For much of the past few years, I've felt that I'm happier with life if I'm making something, or have recently made something and can look on it with satisfaction or pride. Whether it's a big project of some general interest, or just me coding some mathsy pictures for myself and a few interested friends, there's something about the effort that goes into it and the results that come out that give me a profound sense of purpose and usefulness. It's a feeling that very much isn't replicated by watching endless hours of sport on TV or reading essays in the New Yorker. I no longer have a TV and Foxtel subscription and I think I'm happier for it. I do now have a subscription to the New Yorker, and for the past six months I've been reading it and other long-form journalism or essay writing a lot more than I used to; it doesn't seem to give me any lasting happiness, and I've felt generally lethargic, perhaps burnt out after a hectic 2015.
(As a curious aside, reading books, electronic or paper, does bring me a feeling of accomplishment. But I haven't opened my Kindle since getting about a third of the way through Piketty.)

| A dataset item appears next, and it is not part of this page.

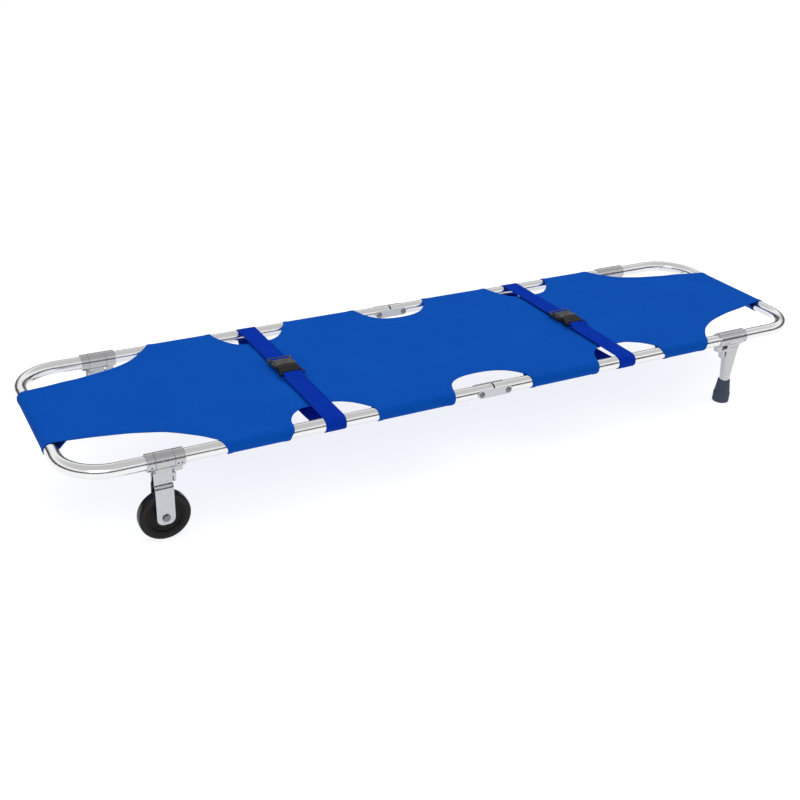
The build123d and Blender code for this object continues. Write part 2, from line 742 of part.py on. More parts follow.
def centre_sling(label):
    """Narrow middle strip of the sling, between the two hinge lines."""
    strip = PIVOT_X - SIDE_PLAY
    edge = CUT_EDGE + CENTRE_STRIP_IN
    with BuildPart() as sling:
        with BuildSketch(level(CLOTH_IN)):
            Rectangle(2 * strip, 2 * edge)
        extrude(amount=CLOTH_T)
        for side in (NEAR, FAR):
            with BuildSketch(level(CLOTH_IN)):
                with BuildLine():
                    ThreePointArc((-strip, side * edge), (0, side * CUT_EDGE), (strip, side * edge))
                    Line((strip, side * edge), (-strip, side * edge))
                make_face()
            extrude(amount=CLOTH_T, mode=Mode.SUBTRACT)
    save(sling.part, label)


# ---------------------------------------------------------------------- straps


def strap(x, buckle_y, label):
    """Webbing band round both rails, closed by the buckle over the sling and hanging slack below."""
    far_end = buckle_y + SOCKET_L
    near_end = buckle_y - PLUG_L - SIDE_PLAY
    knee = RAIL_Y - STRAP_KNEE_IN
    with BuildPart() as band:
        with BuildSketch(section(x)):
            with Locations((-RAIL_Y, 0), (RAIL_Y, 0)):
                Circle(STRAP_OUT)
                Circle(STRAP_IN, mode=Mode.SUBTRACT)
            Rectangle(2 * RAIL_Y, 2 * STRAP_OUT + 2.0, mode=Mode.SUBTRACT)
            with Locations(((far_end + RAIL_Y) / 2, STRAP_IN + STRAP_T / 2)):
                Rectangle(RAIL_Y - far_end, STRAP_T)
            with Locations(((near_end - RAIL_Y) / 2, STRAP_IN + STRAP_T / 2)):
                Rectangle(RAIL_Y + near_end, STRAP_T)
            with BuildLine():
                Polyline(
                    (-RAIL_Y, -STRAP_IN),
                    (-knee, -STRAP_DROP),
                    (knee, -STRAP_DROP),
                    (RAIL_Y, -STRAP_IN),
                    (RAIL_Y, -STRAP_OUT),
                    (knee, -STRAP_DROP - STRAP_T),
                    (-knee, -STRAP_DROP - STRAP_T),
                    (-RAIL_Y, -STRAP_OUT),
                    close=True,
                )
            make_face()
        extrude(amount=STRAP_W / 2, both=True)
    save(band.part, label)


PRONG_OUT = BUCKLE_W / 2 - PRONG_SIDE
PRONG_START = PRONG_OUT - PRONG_TRAVEL - PRONG_W
PRONG_H = BUCKLE_H - 2 * PRONG_SKIN
BUCKLE_BASE = STRAP_IN
BUCKLE_MID = BUCKLE_BASE + BUCKLE_H / 2


def buckle_socket(x, y, label):
    """Socket half of a side-release buckle: hollow body with a window at each side and a strap bar."""
    cavity = 2 * (PRONG_OUT - PRONG_TRAVEL + SIDE_PLAY)
    window_start, window_end = WINDOW
    slot_in, slot_l = SOCKET_SLOT
    with BuildPart() as socket:
        with BuildSketch(level(BUCKLE_BASE)) as outline:
            with Locations((x, y + SOCKET_L / 2)):
                Rectangle(BUCKLE_W, SOCKET_L)
            fillet(outline.vertices(), SOCKET_CORNER_R)
        extrude(amount=BUCKLE_H)
        fillet(socket.faces().sort_by(Axis.Z)[-1].edges(), BUCKLE_ROUND)
        with BuildSketch(side_view(y)):
            with Locations((x, BUCKLE_MID)):
                Rectangle(cavity, PRONG_H + 2 * SIDE_PLAY)
        extrude(amount=-(PRONG_LENGTH + PRONG_SKIN), mode=Mode.SUBTRACT)
        with BuildSketch(section(x)):
            with Locations((y + (window_start + window_end) / 2, BUCKLE_MID)):
                Rectangle(window_end - window_start, PRONG_H + 2 * SIDE_PLAY)
        extrude(amount=BUCKLE_W, both=True, mode=Mode.SUBTRACT)
        with BuildSketch(level(BUCKLE_BASE)):
            with Locations((x, y + SOCKET_L - slot_in)):
                Rectangle(BAR_SLOT_W, slot_l)
        extrude(amount=BUCKLE_H, mode=Mode.SUBTRACT)
    save(socket.part, label)


def buckle_plug(x, y, label):
    """Plug half: a base with two strap slots, and the guide tongue that enters the socket."""
    with BuildPart() as plug:
        with BuildSketch(level(BUCKLE_BASE)) as outline:
            with Locations((x, y - PLUG_L / 2 - SIDE_PLAY)):
                Rectangle(BUCKLE_W, PLUG_L)
            fillet(outline.vertices().group_by(Axis.Y)[0], PLUG_CORNER_R)
        extrude(amount=BUCKLE_H - PLUG_STEP)
        fillet(plug.faces().sort_by(Axis.Z)[-1].edges(), BUCKLE_ROUND)
        with BuildSketch(level(BUCKLE_BASE)):
            with Locations(*[(x, y - back) for back in PLUG_SLOTS]):
                Rectangle(BAR_SLOT_W, PLUG_SLOT_L)
        extrude(amount=BUCKLE_H, mode=Mode.SUBTRACT)
        with BuildSketch(side_view(y - SIDE_PLAY - PLUG_STEP)):
            with Locations((x, BUCKLE_MID)):
                Rectangle(TONGUE_W, PRONG_H)
        extrude(amount=-(PRONG_LENGTH + PLUG_STEP))
    save(plug.part, label)


def buckle_prong(x, y, hand, label):
    """Sprung side prong, whose shoulder fills the socket's window and is squeezed inwards."""
    window_start, window_end = WINDOW
    with BuildPart() as prong:
        with BuildSketch(level(BUCKLE_MID)):
            with BuildLine():
                Polyline(
                    (x + hand * PRONG_START, y),
                    (x + hand * PRONG_START, y + PRONG_LENGTH),
                    (x + hand * (PRONG_START + PRONG_W * 0.4), y + PRONG_LENGTH),
                    (x + hand * PRONG_OUT, y + window_end - PRONG_SHOULDER_L),
                    (x + hand * PRONG_OUT, y + window_start + SIDE_PLAY),
                    (x + hand * (PRONG_START + PRONG_W), y + window_start + SIDE_PLAY),
                    (x + hand * (PRONG_START + PRONG_W), y),
                    close=True,
                )
            make_face()
        extrude(amount=PRONG_H / 2, both=True)
    save(prong.part, label)


def strap_set(number, x, y):
    """One strap with its buckle."""
    strap(x, y, f"strap_{number}_webbing")
    buckle_socket(x, y, f"strap_{number}_buckle_socket")
    buckle_plug(x, y, f"strap_{number}_buckle_plug")
    buckle_prong(x, y, -1, f"strap_{number}_prong_left")
    buckle_prong(x, y, 1, f"strap_{number}_prong_right")


os.makedirs("parts", exist_ok=True)
frame_tube(WHEEL_END, "wheel_end_tube")
frame_tube(FOOT_END, "foot_end_tube")
hinge_plugs(WHEEL_END, "wheel_end_hinge_plugs")
hinge_plugs(FOOT_END, "foot_end_hinge_plugs")
hinge_links(NEAR, "near_hinge_links")
hinge_links(FAR, "far_hinge_links")
hinge_bolts("hinge_bolts")
rail_collars()
for rail in (NEAR, FAR):
    wheel_bracket(rail)
    leg_set(rail)
sling_half(WHEEL_END, "wheel_end_sling")
sling_half(FOOT_END, "foot_end_sling")
centre_sling("centre_sling")
strap_set(1, STRAP_1_X, BUCKLE_1_Y)
strap_set(2, STRAP_2_X, BUCKLE_2_Y)
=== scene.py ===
import json
import math

import bmesh
import bpy
import numpy as np
from mathutils import Matrix, Vector
from mathutils.geometry import delaunay_2d_cdt


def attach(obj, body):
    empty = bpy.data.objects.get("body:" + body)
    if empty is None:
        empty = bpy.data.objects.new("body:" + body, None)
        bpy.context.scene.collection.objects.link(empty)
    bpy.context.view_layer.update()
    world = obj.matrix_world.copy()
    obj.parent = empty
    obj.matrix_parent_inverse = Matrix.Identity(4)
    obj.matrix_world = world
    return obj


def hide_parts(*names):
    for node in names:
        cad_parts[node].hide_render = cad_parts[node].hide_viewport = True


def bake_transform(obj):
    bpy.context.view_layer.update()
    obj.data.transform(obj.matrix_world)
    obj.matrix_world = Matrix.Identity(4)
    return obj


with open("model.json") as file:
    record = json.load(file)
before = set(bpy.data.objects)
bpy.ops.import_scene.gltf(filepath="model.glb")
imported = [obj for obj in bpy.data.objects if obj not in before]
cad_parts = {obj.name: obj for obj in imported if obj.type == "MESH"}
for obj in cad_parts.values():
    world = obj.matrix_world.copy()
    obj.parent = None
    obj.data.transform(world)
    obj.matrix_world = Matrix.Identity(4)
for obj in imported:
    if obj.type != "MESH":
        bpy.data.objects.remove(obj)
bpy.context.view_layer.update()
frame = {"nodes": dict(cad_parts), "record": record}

# The frame's main sizes, in metres: X along the stretcher, Y across it, Z up.
RAIL_Y = 0.269
END_X = 1.024
AXIS_Z = 0.192
WHEEL_X = -0.828
WHEEL_R = 0.058
NEAR_FAR = (("near", -1), ("far", 1))


# ------------------------------------------------------------------ materials


def new_material(name, color, roughness, metallic=0.0, **sockets):
    """A material with its plain values on the shader itself, and its node tree."""
    mat = bpy.data.materials.new(name)
    mat.use_nodes = True
    bsdf = mat.node_tree.nodes["Principled BSDF"]
    bsdf.inputs["Base Color"].default_value = (*color, 1.0)
    bsdf.inputs["Roughness"].default_value = roughness
    bsdf.inputs["Metallic"].default_value = metallic
    for key, value in sockets.items():
        bsdf.inputs[key.replace("_", " ")].default_value = value
    return mat, mat.node_tree, bsdf


def node(tree, kind, values=None, **props):
    """A node with its properties set and its inputs either linked or given."""
    made = tree.nodes.new(kind)
    for key, value in props.items():
        setattr(made, key, value)
    for key, value in (values or {}).items():
        if isinstance(value, bpy.types.NodeSocket):
            tree.links.new(value, made.inputs[key])
        else:
            made.inputs[key].default_value = value
    return made


def math_node(tree, operation, a, b=0.0):
    """The output of a two-value math node."""
    return node(tree, "ShaderNodeMath", {0: a, 1: b}, operation=operation).outputs[0]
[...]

Daniel Kahneman talks about the experiencing self and the remembering self, and suggests that we usually give too much weight to the remembering self – ignoring the moment-to-moment happiness that we might feel but which later dissipates, instead focusing on our judgements when we reflect on what we've done or accomplished, or memories of experiences, even when we spend relatively little time enjoying any such reflections or memories.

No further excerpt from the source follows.